Now that the results of last Monday’s Iowa caucuses are in, speculation naturally turns to next Tuesday’s New Hampshire primary.
Will Donald Trump fail once again to receive the percentage he’s getting in polls? Will Marco Rubio build on his close third-place Iowa finish to overshadow rivals Jeb Bush, John Kasich and Chris Christie, who have been rivaling him in New Hampshire polls?
In a state where evangelical Protestants make up only 22 percent of primary voters, will Cruz fail to replicate what he got in Iowa (where 64 percent of GOP primary voters identify as evangelical Protestants)? Will Hillary Clinton lose as badly to Bernie Sanders as current polling indicates?
The most plausible answer to each of these questions is yes.

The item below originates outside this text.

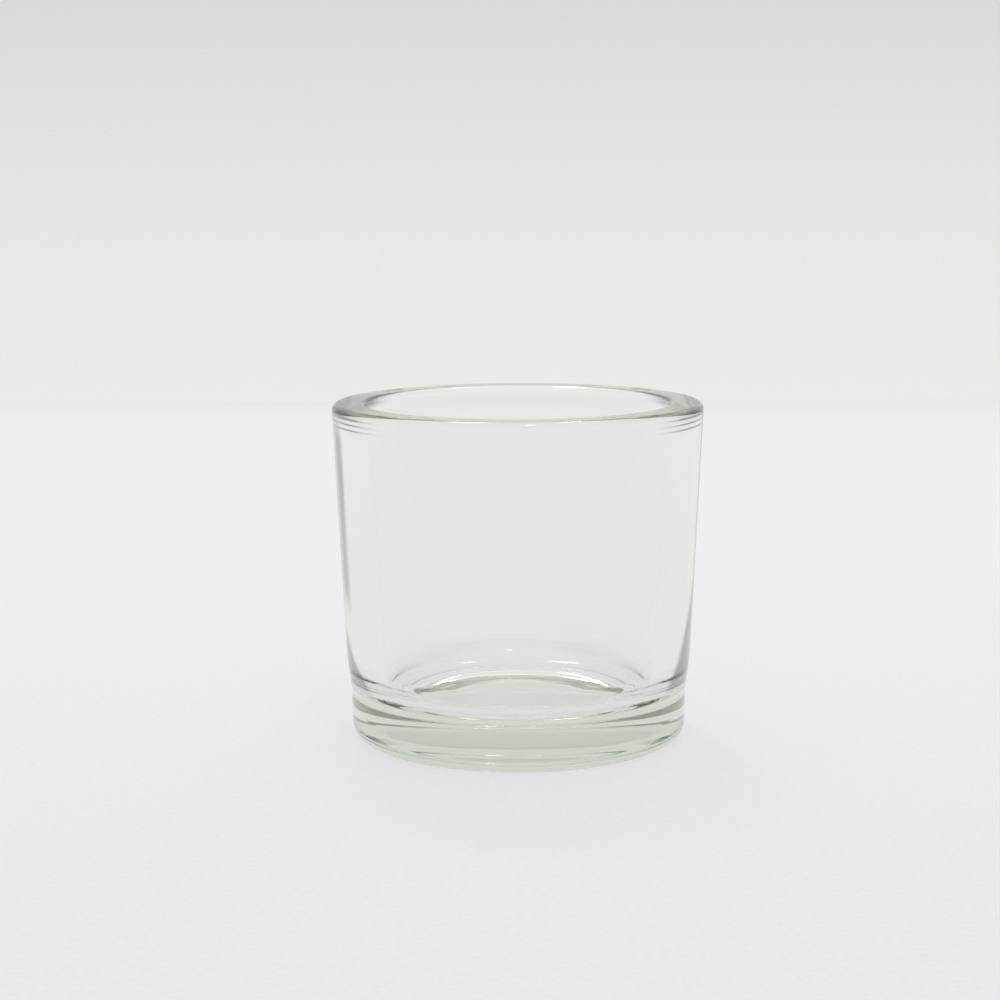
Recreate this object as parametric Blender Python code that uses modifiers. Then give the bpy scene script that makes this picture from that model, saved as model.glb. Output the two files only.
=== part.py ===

But presidential nomination politics is full of surprises. We’ll have answers in a few days.
But in the Iowa results, we already have answers to some tantalizing questions that have been hanging over the political landscape for months. The most tantalizing of which concern the one thing polls aren’t good at projecting: turnout.
The vote counters from Microsoft report that 186,000 Iowans voted in the Republican caucuses. Iowa Democratic officials say that 171,000 votes were cast in the Democratic caucuses (where the official results are scored in state convention delegate equivalents).
Let’s put that in historic perspective. In 2012 Republican turnout was 122,000. In 2008, the last time both parties had nomination contests, Republican turnout was 119,000, and Democratic turnout 220,000. In 2004 Democratic turnout was 124,000.
In other words, Democratic turnout doubled between 2004 and 2008 — a good indicator of the party’s increased strength during the second George W. Bush term. It presumably also reflected genuine enthusiasm for candidates Barack Obama, Hillary Clinton and (remember him?) John Edwards. The fact that about twice as many Democrats as Republicans turned out was a good indicator of the Democratic victories in Iowa and the nation that November.
The balance of enthusiasm seems to tilt the other way this year. Republican turnout wasn’t hugely larger than Democratic; it amounted to 52 percent of the two-party turnout in a politically marginal state. But the trend line is positive for Republicans (turnout up 54 percent from 2012) and negative for Democrats (turnout was down 22 percent form 2008).
That’s in line with another indicator — the viewership of the parties’ presidential debates. Between 11 million and 24 million people have watched the seven debates — all significantly above the party’s previous record of 8 million. Viewership averaged 16.6 million. Democratic viewership was between 8 million and 16 million, averaging 10.6 million, the party’s previous record. An uptick for Democrats, a surge upward for Republicans.
One theory is that the Republican increase was due to the celebrity appeal of Donald Trump. Partly but not entirely, I conclude from extrapolations (necessarily somewhat imprecise) from Iowa entrance polls. Republicans had 84,000 first-time caucus-goers, more than the 75,000 Democrats. Trump did lead with 25,000 first-timers, but 19,000 voted for Ted Cruz and 18,000 for Marco Rubio. Trump attracted newcomers but so did his main rivals.
Some 119,000 of Republicans were evangelical Protestants, up from 69,000 in 2012. This tends to support Cruz’s argument that he can bring out conservative previous non-voters. But only up to a point: Cruz got 39,000 votes from evangelicals, Trump and Rubio 25,000 each. Other candidates and other factors may be drawing them in too.
One big demographic split in 2012 Republican primaries was between college-graduate and non-college voters. This split was visible but not stark in Iowa. Cruz and Trump got about 55 percent of their votes from non-college-grads; Rubio got about 60 percent of his from college-grads.
Young people continue to be reluctant to participate in Iowa’s protracted caucus process: Only 15 percent of caucus-goers were under 30. But though most voted Democratic, only 4,000 voted for Hillary Clinton, the same as Trump and less than Rubio’s 5,000 and Cruz’s 6,000.
In the 2008 Democratic caucuses 28,000 young Iowans voted for Obama. That was a harbinger of his November 66-to-32 percent win among millennials, which accounted for almost all his popular vote margin. Clinton seems incapable of duplicating that, or even the reduced millennial percentages Obama and Democrats have won since 2008.
Clinton runs much stronger among older Democrats: 81 percent of her caucus votes came from those over 45. But Iowans of this age group voted significantly more often in Republican than Democratic caucuses.
So there’s some modest good news for Republicans and modest bad news for Democrats in the Iowa numbers. On to New Hampshire.